The Lights gathered around him, lifting him gently in arms he couldn’t see. They flew through the air, towards what must be the center of the crater. From this high up, he could see the whole of the forest, and rolling hills, vast grassy plains and a deep blue river tumbling over multicolored rocks. In the distance, he could see dryer, arid land with towering mesas, and a snow-capped mountain- places that brushed against memories of family trips as a child. A whole ecosystem was spread out before him, and he seemed to know it all by heart already.

Their flight slowed, and Kirt saw they were approaching what looked to be a small town. Almost painfully familiar, he saw buildings ready for for housing, and simple businesses. All the equipment for basic farming was already lined up beside silos and barns. The only unusual feature was a long building to one side, and a spire of many-faceted crystal in the middle of the town.

Setting him down by this spire, the Lights arrayed themselves around it.

     Your people await in there. 

One of the Lights glinted in the direction of the long building. Entering through the wide double door that was standing ajar, Kirt saw they were telling the truth. Rows of beds along the walls held sleeping men, women and children. A set of beds closer to the doors held his crew- Cellen snoring away, Jules with one leg sprawled out of the blanket, the rest tucked in snug like they’d been sleeping for hours.

There were long rows of tables down the middle of the hall, and he could see through a half wall into an kitchen. The arrangement made perfect sense, dormitory and mess while they sorted out who would live where, communal hall once things settled down. It was exactly the way he would have done it.

Stepping back outside, he wandered around exploring, his mind occupied with making plans, organizing in his head how the colony would work the best.

     Huh. Colony. He thought to himself. I guess we really are one now, aren’t we? 

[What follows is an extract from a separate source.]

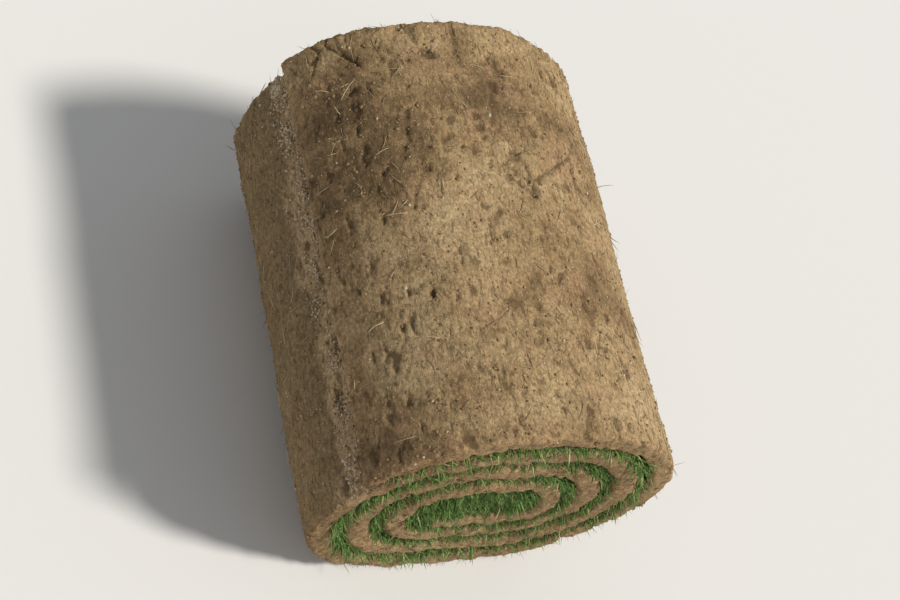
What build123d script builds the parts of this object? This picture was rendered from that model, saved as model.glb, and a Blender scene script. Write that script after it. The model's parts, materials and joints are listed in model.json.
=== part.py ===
"""A roll of cultivated turf, as cut and wound for delivery: one strip, wound grass side in.

The roll lies on its side. Its axis runs along Y, +Z is up, and the origin is on the ground
under the middle of the roll. The strip is wound counter-clockwise as seen looking along +Y.
"""

import os
from math import ceil, cos, floor, radians, sin, sqrt

from build123d import *

# The strip, as cut from the field
strip_length = 2500
strip_width = 400
soil_thickness = 20

# The winding
sward_thickness = 13  # the grass, pressed flat between two turns of soil
first_bend = 2  # least radius of the innermost bend, on its grass side
least_start = 15  # the strip starts straight after a bend of fewer degrees than this, too short to bevel
top_run = 32  # straight run at the top of every turn, where the soft roll has settled
ground_run = 54  # the same at the bottom, where it carries the roll
lap_angle = 146  # where the free end of the strip lies, counter-clockwise from +X

# The free end, which hugs the turn below
free_end_soil = 13
free_end_sward = 5
lip_round = 8  # outer corner of the cut

# The two ends of the roll
sward_setback = 9  # how far the pressed grass lies behind the cut soil, here and at the free end
rim_worn = 3  # bevel that handling has worn on the soil's cut edges
eye_width = 34
eye_height = 16

pitch = soil_thickness + sward_thickness


def outward(angle):
    return Vector(cos(radians(angle)), sin(radians(angle)))


def along(angle):
    return Vector(-sin(radians(angle)), cos(radians(angle)))


def run_at(corner):
    """The straight run between the two arcs that meet at this corner, a multiple of 90 degrees."""
    return {90: top_run, 270: ground_run}.get(corner % 360, 0)


def growth(corner):
    """What the radius gains at this corner: a pitch for each turn, most of it on the way over the top."""
    lean = (ground_run - top_run) / 2
    return {0: pitch / 2 + lean, 180: pitch / 2 - lean}.get(corner % 360, 0)


def arcs(start):
    """Each arc of the strip's grass side, from the eye outwards: its angles, centre and radius."""
    low, corner = start, 90 * (floor(start / 90) + 1)
    first_growth = growth(corner - 90) * (corner - start) / 90
    centre, radius = Vector(0, 0), first_bend + first_growth
    while low < lap_angle:
        yield low, min(corner, lap_angle), centre, radius
        centre += along(corner) * run_at(corner) - outward(corner) * growth(corner)
        radius += growth(corner)
        low, corner = corner, corner + 90


def wound_length(start):
    """Length of strip, along the middle of its soil, from this angle to the free end."""
    middle = sward_thickness + soil_thickness / 2
    bends = sum((radius + middle) * radians(high - low) for low, high, _, radius in arcs(start))
    return bends + sum(run_at(high) for _, high, _, _ in arcs(start) if high < lap_angle)


def start_of_strip():
    """The angle from which the whole strip reaches just to its free end, by halving."""
    near, far = lap_angle, lap_angle - 360 * sqrt(strip_length / pitch)
    for _ in range(50):
        middle = (near + far) / 2
        near, far = (middle, far) if wound_length(middle) < strip_length else (near, middle)
    next_corner = 90 * ceil(near / 90)
    return next_corner if next_corner - near < least_start else near


start_angle = start_of_strip()


def winding(offset, start, end):
    """The line that lies offset outside the strip's grass side, from one angle to another."""
    line = []
    for low, high, centre, radius in arcs(start_angle):
        first, last = max(low, start), min(high, end)
        if first < last:
            line.append(CenterArc(centre, radius + offset, first, last - first))
        if start < high < end and run_at(high):
            line.append(Line(line[-1] @ 1, line[-1] @ 1 + along(high) * run_at(high)))
    return line


def free_end(line, pressed, cut_back=0):
    """The line with its last arc pressed in towards the turn below, and cut back from the tip."""
    last = line[-1]
    if pressed:
        last = TangentArc(last @ 0, last @ 1 - outward(lap_angle) * pressed, tangent=last % 0)
    if cut_back:
        last = last.trim(0, 1 - cut_back / last.length)
    return line[:-1] + [last]


def between(inside, outside):
    """The face between two lines of the winding."""
    inner_end, outer_end = Line(inside[0] @ 0, outside[0] @ 0), Line(inside[-1] @ 1, outside[-1] @ 1)
    return make_face(inside + outside + [inner_end, outer_end])


def soil_section():
    """The soil of the strip: one long band from the eye to the free end."""
    sward_pressed = sward_thickness - free_end_sward
    soil_pressed = sward_pressed + soil_thickness - free_end_soil
    inside = free_end(winding(sward_thickness, start_angle, lap_angle), sward_pressed)
    outside = free_end(winding(pitch, start_angle, lap_angle), soil_pressed)
    lip = outside[-1] @ 1
    band = between(inside, outside)
    return fillet(band.vertices().sort_by_distance(lip)[0], lip_round)


def sward_section():
    """The grass: the band that fills the gap between the turns of soil, and the core."""
    grass_side = free_end(winding(0, start_angle, lap_angle), 0, sward_setback)
    soil_side = winding(sward_thickness, start_angle, lap_angle)
    soil_side = free_end(soil_side, sward_thickness - free_end_sward, sward_setback)
    first_turn = winding(0, start_angle, start_angle + 360)
    core = make_face(first_turn + [Line(first_turn[-1] @ 1, first_turn[0] @ 0)])
    return between(grass_side, soil_side) + core - eye_section()


def eye_section():
    """The small opening that is left at the middle of the first turn."""
    centres = [centre for _, _, centre, _ in arcs(start_angle)][1:5]
    middle = sum(centres, Vector(0, 0)) / len(centres)
    return Pos(middle) * SlotOverall(eye_width, eye_height)


def through(face, width):
    """The face drawn out along the roll's axis, to both sides of the middle."""
    return extrude(Plane.XZ * face, amount=width / 2, both=True)


def build_roll():
    """Soil and grass grow together, so the roll is one solid with the grass set back in it."""
    soil = through(soil_section(), strip_width)
    cut_edges = soil.faces().filter_by(Axis.Y).edges()
    soil = chamfer(cut_edges, rim_worn)
    roll = soil + through(sward_section(), strip_width - 2 * sward_setback)
    box = roll.bounding_box()
    return Pos(-box.center().X, 0, -box.min.Z) * roll


os.makedirs("parts", exist_ok=True)
turf_roll = build_roll()
export_step(turf_roll, "parts/turf_roll.step")
print("turns", round((lap_angle - start_angle) / 360, 3), "size", turf_roll.bounding_box().size)
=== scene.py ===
# A roll of turf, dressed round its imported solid: the soil's relief, the turns and grass at both ends,
# and the roots, straws and crumbs that lie on it.
import json
from math import cos, pi, radians, sin

import bmesh
import bpy
import numpy as np
from mathutils import Matrix, Quaternion, Vector, noise
from mathutils.bvhtree import BVHTree

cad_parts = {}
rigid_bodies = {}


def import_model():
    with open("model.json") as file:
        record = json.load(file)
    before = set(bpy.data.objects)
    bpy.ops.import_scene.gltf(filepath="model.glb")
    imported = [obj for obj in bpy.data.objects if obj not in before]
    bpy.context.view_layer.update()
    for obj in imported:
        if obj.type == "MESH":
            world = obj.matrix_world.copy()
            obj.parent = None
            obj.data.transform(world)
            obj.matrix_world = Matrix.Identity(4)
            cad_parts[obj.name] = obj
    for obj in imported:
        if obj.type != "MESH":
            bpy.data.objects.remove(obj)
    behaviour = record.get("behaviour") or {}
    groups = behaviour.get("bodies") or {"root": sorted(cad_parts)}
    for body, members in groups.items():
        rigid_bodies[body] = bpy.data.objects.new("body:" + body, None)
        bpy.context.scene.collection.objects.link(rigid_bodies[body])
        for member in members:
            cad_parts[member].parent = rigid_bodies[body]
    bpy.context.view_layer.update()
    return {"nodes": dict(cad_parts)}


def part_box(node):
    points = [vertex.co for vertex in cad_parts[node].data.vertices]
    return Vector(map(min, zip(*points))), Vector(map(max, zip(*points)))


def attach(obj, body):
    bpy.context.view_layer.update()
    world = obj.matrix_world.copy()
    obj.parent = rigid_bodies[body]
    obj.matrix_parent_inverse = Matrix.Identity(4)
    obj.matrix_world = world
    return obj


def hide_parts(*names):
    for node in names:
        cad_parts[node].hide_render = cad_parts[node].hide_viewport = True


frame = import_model()
rollNode = frame["nodes"]["turf_roll"]
rollLow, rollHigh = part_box("turf_roll")
rollMiddle = (rollLow + rollHigh) / 2
halfLength = rollHigh.y
scene = bpy.context.scene
rng = np.random.default_rng(52)
share = 1  # of the small things that are scattered


# Geometry helpers

def keep(name, mesh, material):
    piece = bpy.data.objects.new(name, mesh)
    scene.collection.objects.link(piece)
    mesh.materials.clear()
    mesh.materials.append(material)
    mesh.shade_smooth()
    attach(piece, "root")
    print(name, "triangles", sum(len(p.vertices) - 2 for p in mesh.polygons))
    return piece


def evaluated(holder):
    # the mesh that an object's modifiers make of it
    bpy.context.view_layer.update()
    mesh = bpy.data.meshes.new_from_object(holder.evaluated_get(bpy.context.evaluated_depsgraph_get()))
    bpy.data.objects.remove(holder)
    return mesh


def vectorsOf(items, field):
    # a row of x, y and z for each vertex or face
    flat = np.empty(len(items) * 3, np.float32)
    items.foreach_get(field, flat)
    return flat.reshape(-1, 3).astype(float)


def moveVertices(mesh, coords):
    mesh.vertices.foreach_set("co", coords.astype(np.float32).ravel())


def surfaceTree(mesh):
    return BVHTree.FromPolygons([v.co for v in mesh.vertices], [p.vertices[:] for p in mesh.polygons])


def smoothstep(low, high, value):
    t = np.clip((value - low) / (high - low), 0, 1)
    return t * t * (3 - 2 * t)


def inSizes(coords, size, stretch):
    # the coordinates counted in features of that size, which are drawn out along the roll's axis
    return coords * np.array([1 / size, 1 / (size * stretch), 1 / size])


def ripple(coords, size, stretch=1.0, octaves=3, shift=0.0):
    # noise from about -1 to 1, with features of that size in metres
    places = inSizes(coords, size, stretch) + shift
    return np.array([noise.fractal(Vector(p), 1.0, 2.1, octaves) for p in places])


def cellGaps(coords, size, stretch=1.0):
    # 0 on the seams between cells of that size, about 1 in the middle of a cell
    gaps = []
    for p in inSizes(coords, size, stretch):
        near = noise.voronoi(Vector(p))[0]
        gaps.append(near[1] - near[0])
    return np.array(gaps)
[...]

The sun was starting to set (he paused a moment to wonder how it was doing that, when there wasn’t actually a star out there…) so he walked reverently back over to the spire where the Lights waited. Now that he looked closely at it, the base of stone seemed to rise straight from the ground, and what he thought was a single crystal, was five delicate ones, intertwined. It glinted and sparkled in the fading light, giving him a chill of awe that he’d never really experienced before.

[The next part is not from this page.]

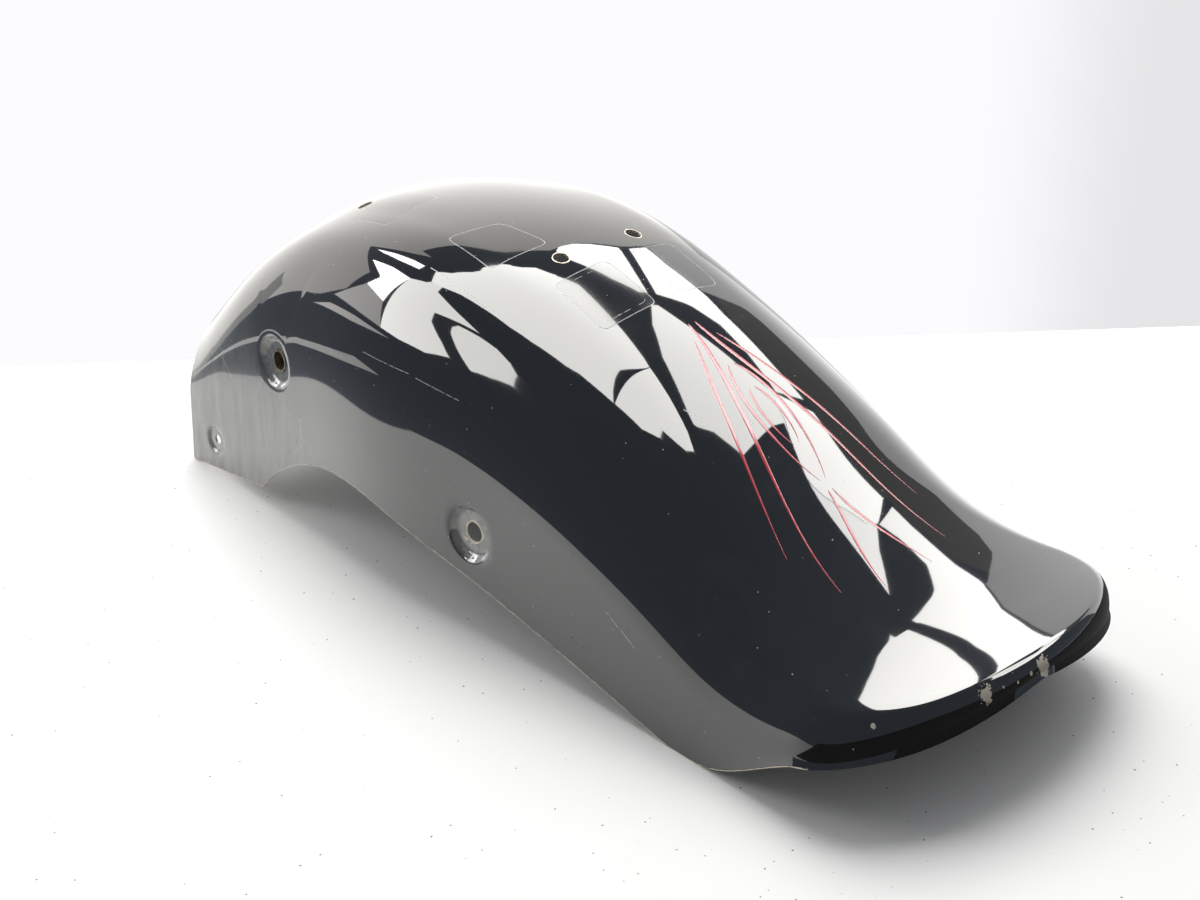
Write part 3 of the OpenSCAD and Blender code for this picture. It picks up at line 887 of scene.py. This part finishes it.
# The studio. The camera sees a pale table and a pale wall far behind it. The gloss mirrors panels
# that only glossy rays see: a dark room, a lit ceiling, windows and soft boxes, with corners given as
# (azimuth, elevation) in degrees. Their outlines and strengths suit the photo's view.
def white_table():
    """Satin white laminate: even, with small dark crumbs and a few grey scuffs."""
    made, tree = new_material("white_table")
    spot = add_node(tree, "ShaderNodeTexCoord").outputs["Object"]
    # crumbs up to 1 mm across, one in a cell of 15 mm where the draw is high; scuffs of 60 mm
    cells = add_node(
        tree, "ShaderNodeTexVoronoi", {"voronoi_dimensions": "2D"}, {"Vector": spot, "Scale": 1 / 0.015},
    )
    drawn = add_node(tree, "ShaderNodeSeparateColor", {}, {0: cells.outputs["Color"]})
    size = add_node(
        tree, "ShaderNodeMapRange", {}, {"Value": drawn.outputs[0], 1: 0.76, 2: 1.0, 3: 0.0, 4: 0.045},
    ).outputs[0]
    crumbs = add_node(
        tree, "ShaderNodeMath", {"operation": "LESS_THAN"}, {0: cells.outputs["Distance"], 1: size},
    ).outputs[0]
    scuffs = add_node(
        tree, "ShaderNodeTexNoise", {}, {"Vector": spot, "Scale": 16.0, "Detail": 6.0, "Roughness": 0.7},
    ).outputs["Fac"]
    scuffs = add_node(tree, "ShaderNodeMapRange", {}, {"Value": scuffs, 1: 0.62, 2: 0.85, 4: 0.12}).outputs[0]
    base = add_node(
        tree, "ShaderNodeMix", {"data_type": "RGBA"}, {0: scuffs, 6: colour("#e9e8e6"), 7: colour("#9a9896")},
    ).outputs[2]
    base = add_node(
        tree, "ShaderNodeMix", {"data_type": "RGBA"}, {0: crumbs, 6: base, 7: colour("#4a4846")},
    ).outputs[2]
    shader = add_node(tree, "ShaderNodeBsdfPrincipled", {}, {"Base Color": base, "Roughness": 0.55})
    add_node(tree, "ShaderNodeOutputMaterial", {}, {"Surface": shader.outputs[0]})
    return made


table_paint = white_table()


def white_wall():
    """Even white wall far behind the table that glows with painted light, a little dimmer to the right as
    painted shade.
    """
    made, tree = new_material("white_wall")
    spot = add_node(tree, "ShaderNodeTexCoord").outputs["Object"]
    along = add_node(
        tree, "ShaderNodeVectorMath", {"operation": "DOT_PRODUCT"}, {0: spot, 1: (0.700, 0.714, 0)},
    ).outputs["Value"]
    # painted shade: the wall's glow falls from 0.99 to 0.8 towards the right
    level = add_node(
        tree, "ShaderNodeMapRange", {"interpolation_type": "SMOOTHSTEP"},
        {"Value": along, 1: 1.15, 2: 1.8, 3: 0.99, 4: 0.8},
    ).outputs[0]
    shader = add_node(tree, "ShaderNodeEmission", {}, {"Color": colour("#fdfdff"), "Strength": level})
    add_node(tree, "ShaderNodeOutputMaterial", {}, {"Surface": shader.outputs[0]})
    return made


wall_paint = white_wall()
WALL_OUT = Vector((-0.772, 0.636, 0)) * 0.394
WALL_WAY = Vector((0.636, 0.772, 0))
left_end, right_end = WALL_OUT - WALL_WAY * 1.4, WALL_OUT + WALL_WAY * 3.0
table_rim = [
    left_end, (-0.95, -0.9, 0), (-0.62, -0.143, 0), (0.10, -0.545, 0), (0.75, -0.1, 0), (1.6, 0.4, 0),
    right_end,
]
plane("table", table_rim, table_paint)
WALL_FAR, WALL_SIDE = Vector((-0.714, 0.700, 0)) * 5.0, Vector((0.700, 0.714, 0)) * 7.0
WALL_FOOT, WALL_TOP = Vector((0, 0, -3)), Vector((0, 0, 6))
wall = plane("wall", [
    WALL_FAR - WALL_SIDE + WALL_FOOT, WALL_FAR + WALL_SIDE + WALL_FOOT,
    WALL_FAR + WALL_SIDE + WALL_TOP, WALL_FAR - WALL_SIDE + WALL_TOP,
], wall_paint)
wall.visible_glossy = False
wall.visible_diffuse = False
wall.visible_shadow = False

dark = glow("dark_room", 0.29, "#dfecff")
room = bpy.data.meshes.new("dark_room")
room.from_pydata(
    [(x, y, z) for x in (-30, 30) for y in (-30, 30) for z in (-30, 30)], [],
    [(0, 1, 3, 2), (4, 6, 7, 5), (0, 4, 5, 1), (2, 3, 7, 6), (0, 2, 6, 4), (1, 5, 7, 3)],
)
room.materials.append(dark)
room = bpy.data.objects.new("dark_room", room)
bpy.context.scene.collection.objects.link(room)
only_in_gloss(room)

ceiling = glow("lit_ceiling", 8.6, "#fffefb")
far_panel("ceiling", [
    (180, 60), (150, 58), (135, 55), (120, 57.5), (105, 62), (90, 64), (75, 65.3), (60, 67.5), (45, 70),
    (30, 75),
    (0, 81), (-30, 80), (-60, 76), (-90, 71.5), (-105, 66.4), (-108, 63), (-115, 57), (-120, 54), (-130, 51),
    (-138, 48), (-143, 44), (-147, 42), (-155, 46), (-156, 51), (-165, 58), (-172, 60),
], ceiling)
cloth = glow("soft_box_cloth", 7.6, "#fffefb")
far_panel("window_middle", [
    (-121, 39), (-130, 39.8), (-141, 40.8), (-143, 44), (-147, 42), (-147, 40), (-151, 35.4), (-140.7, 11),
    (-134, 12),
    (-127, 14.3), (-122.5, 19.3), (-125, 22.9), (-130, 27.1), (-132.5, 32.9), (-131, 34.5), (-127, 36),
], cloth)
far_panel("window_left", [
    (-113.3, 36), (-114.2, 38.3), (-116.5, 39), (-120.5, 37.5), (-125.5, 34.8), (-126, 32), (-125, 29.3),
    (-121.4, 24.3),
    (-118.9, 20.7), (-116.5, 24.6), (-114, 30),
], cloth)
bright = glow("window_glass", 12.0)
far_panel("window_right", [
    (-151, 35.4), (-160, 32), (-167, 26.8), (-157, 26), (-155, 24.6), (-155.6, 20), (-146, 20),
], bright)
dim_glass = glow("window_lower_glass", 2.6, "#f3f1ee")
far_panel("window_lower", [(-146, 20), (-155.6, 20), (-158, 8.6), (-150, 9.6), (-140.7, 11)], dim_glass)
far_panel(
    "window_sliver",
    [(-157, 40.5), (-160, 43.2), (-165, 40), (-171, 34.5), (-175, 29), (-172, 30.5), (-165, 35)], bright,
)
far_panel("window_sill", [(-136.5, 9.6), (-150, 7.4), (-157, 5.4), (-159, 2.6), (-150, 4.8)], dim_glass)
far_panel("side_box_near", [
    (130.5, 46), (127, 48.8), (121, 50.3), (114, 51), (108, 50), (107.2, 48.4), (119.8, 37.6), (123, 39.4),
    (128, 41.3),
    (130.3, 43.8),
], cloth)
far_panel("side_box_low", [
    (106.3, 47), (105.6, 45), (102.5, 42.5), (98, 41), (90, 41.3), (83, 41.8), (83, 37.2), (90, 37.8),
    (101, 37.2), (105, 36),
    (112, 35), (117, 32.5), (118.3, 36.2),
], cloth)
far_panel(
    "side_box_strip",
    [(82.5, 41.8), (80, 43.2), (75, 43), (65, 43.2), (60, 44.5), (57, 40), (72, 35.3), (80, 36.8)], ceiling,
)
far_panel("side_box_high", [
    (104.5, 51), (100, 55.6), (95, 58), (90, 60), (80, 61.3), (68, 61.9), (67, 58), (60, 51), (59.5, 48),
    (60, 44.6), (65, 43.3),
    (75, 43.1), (80, 43.3), (82, 41.9), (88, 45.6), (95, 47.8), (104, 49.7),
], cloth)
lit_wall = glow("lit_wall", 1.6, "#fffdf9")
far_panel("lit_wall_left", [
    (116.8, 20), (117.5, 32), (119.5, 36.5), (128, 41), (132, 46), (145, 47), (160, 47), (172, 46), (-176, 42),
    (-170, 46), (-172, 40),
    (-178, 27), (-160, 23.5), (-157.5, 13), (-160, 6), (-166, 0), (-166, -30), (165, -40), (140, -40),
    (117, -30),
], lit_wall)
CLOSER = 19.0  # m, in front of the other panels
far_panel(
    "lit_wall_low",
    [(117, -40), (117, 12), (140, 16), (165, 16), (-170, 14), (-166, 0), (-166, -30), (165, -45)],
    glow("lit_wall_low", 0.8, "#fbfcfa"), CLOSER,
)
shaded_wall = glow("shaded_wall", 1.5)
far_panel(
    "lit_wall_right",
    [
        (117, 20), (117, 31.8), (112, 34.6), (106, 35.5), (105.6, 31.3), (101, 29.2), (90, 28.6), (78, 29.4),
        (72, 10), (76, -30), (117, -30),
    ],
    shaded_wall,
)
# Dark cards keep the windows and the ceiling out of the tail's gloss. A near-black sheet on the table by the
# tail, seen only in the gloss, keeps the table out of the lip's gloss: painted floor shade for the lip to
# mirror.
window_flag = plane(
    "window_flag",
    [
        (0.085, -0.15, 0.10), (0.085, -1.1, 0.10), (0.085, -1.1, 1.5), (0.085, 0.03, 1.5), (0.085, 0.03, 0.32),
        (0.085, -0.15, 0.28),
    ],
    dark,
)
only_in_gloss(window_flag)
top_flag = plane("ceiling_flag", [(x, y, 0.35) for x, y in (
    (0.9, -0.5), (0.9, 0.2), (0.2, 0.2), (0.2, 0.17), (0.235, 0.05), (0.2, -0.03), (0.15, -0.09), (0.12, -0.13),
    (0.12, -0.5),
)], dark)
only_in_gloss(top_flag)
low_flag = plane(
    "low_flag", [(0.19, -0.16, 0.2), (0.32, -0.16, 0.2), (0.32, -0.03, 0.2), (0.19, -0.03, 0.2)], dark,
)
only_in_gloss(low_flag)
# painted floor shade: a near-black sheet lying on the table by the tail that only the gloss sees
painted_shade_sheet = plane(
    "painted_shade_by_tail", [(0.24, -1.3, 0.001), (1.8, -1.3, 0.001), (1.8, 1.2, 0.001), (0.24, 1.2, 0.001)],
    glow("painted_shade_sheet", 0.08),
)
only_in_gloss(painted_shade_sheet)
grey_box = glow("grey_box", 0.34)
far_panel(
    "grey_box",
    [
        (105.4, 33.8), (101, 36.3), (90, 37.1), (78, 36), (71, 34.5), (74, 31.2), (80, 29.6), (90, 29),
        (101, 29.4), (105, 31.3),
    ],
    grey_box,
)


def lamp_box(name, azimuth, elevation, distance, size, power, tint="#ffffff"):
    """A soft area light for the floor and the duller finishes."""
    lamp = bpy.data.lights.new(name, "AREA")
    lamp.shape = "RECTANGLE"
    lamp.size, lamp.size_y = size
    lamp.energy = power
    lamp.color = colour(tint)[:3]
    thing = bpy.data.objects.new(name, lamp)
    bpy.context.scene.collection.objects.link(thing)
    thing.location = towards(azimuth, elevation, distance)
    thing.rotation_mode = "QUATERNION"
    thing.rotation_quaternion = (-thing.location).to_track_quat("-Z", "Y")
    thing.visible_camera = False
    thing.visible_glossy = False
    return thing


lamp_box("ceiling_light", 150, 66, 2.2, (1.7, 1.7), 54)
lamp_box("window_light", -140, 32, 2.6, (1.2, 0.9), 14)

world = bpy.data.worlds.new("pale_world")
bpy.context.scene.world = world
world.use_nodes = True
sky_tree = world.node_tree
sky_tree.nodes.clear()
path = add_node(sky_tree, "ShaderNodeLightPath")
seen = add_node(
    sky_tree, "ShaderNodeMath", {"operation": "MAXIMUM"},
    {0: path.outputs["Is Camera Ray"], 1: path.outputs["Is Glossy Ray"]},
)
seen = add_node(
    sky_tree, "ShaderNodeMath", {"operation": "MAXIMUM"},
    {0: seen.outputs[0], 1: path.outputs["Is Transmission Ray"]},
)
pale = add_node(sky_tree, "ShaderNodeBackground", {}, {"Color": colour("#ffffff"), "Strength": 1.0})
dim = add_node(sky_tree, "ShaderNodeBackground", {}, {"Color": colour("#eef1f6"), "Strength": 0.38})
mixed = add_node(
    sky_tree, "ShaderNodeMixShader", {}, {0: seen.outputs[0], 1: dim.outputs[0], 2: pale.outputs[0]},
)
add_node(sky_tree, "ShaderNodeOutputWorld", {}, {"Surface": mixed.outputs[0]})

camera_data = bpy.data.cameras.new("camera")
camera_data.lens = 60.58
camera_data.sensor_width = 36.0
camera = bpy.data.objects.new("camera", camera_data)
bpy.context.scene.collection.objects.link(camera)
bpy.context.scene.camera = camera
camera.matrix_world = Matrix((
    (0.70022, -0.31019, 0.64302, 0.8749),
    (0.71392, 0.30423, -0.63068, -0.8717),
    (0.00000, 0.90068, 0.43448, 0.6852),
    (0, 0, 0, 1),
))
bpy.context.scene.view_settings.view_transform = "Standard"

“Are you… are you the Gods?”

    No, we are not what your kind think of as such. We are Guardians. We heard your voice, and took you into our care.

The five beams seemed to shimmer, and started to draw back together. Kirt threw out his hands in dismay.

“Wait! How do I wake them up? Are they all alright? What if we need you again?”

The Lights grew into the glowing blue star that Kirt first saw, shivering and glinting, almost as if it was laughing.

     When your Sun next rises, they will awake whole and well. If you remember us, and truly need us, we will hear. 

The star of Light scintillated and glistened, drawing itself into the crystal spire until it refracted rainbows throughout the town; and then it shot up in a brilliant beam through the surface of the dome, and out of sight.

Kirt was left alone in his new town, on his new world, sitting on a bench under a familiar, impossible moon- waiting for the new day to begin.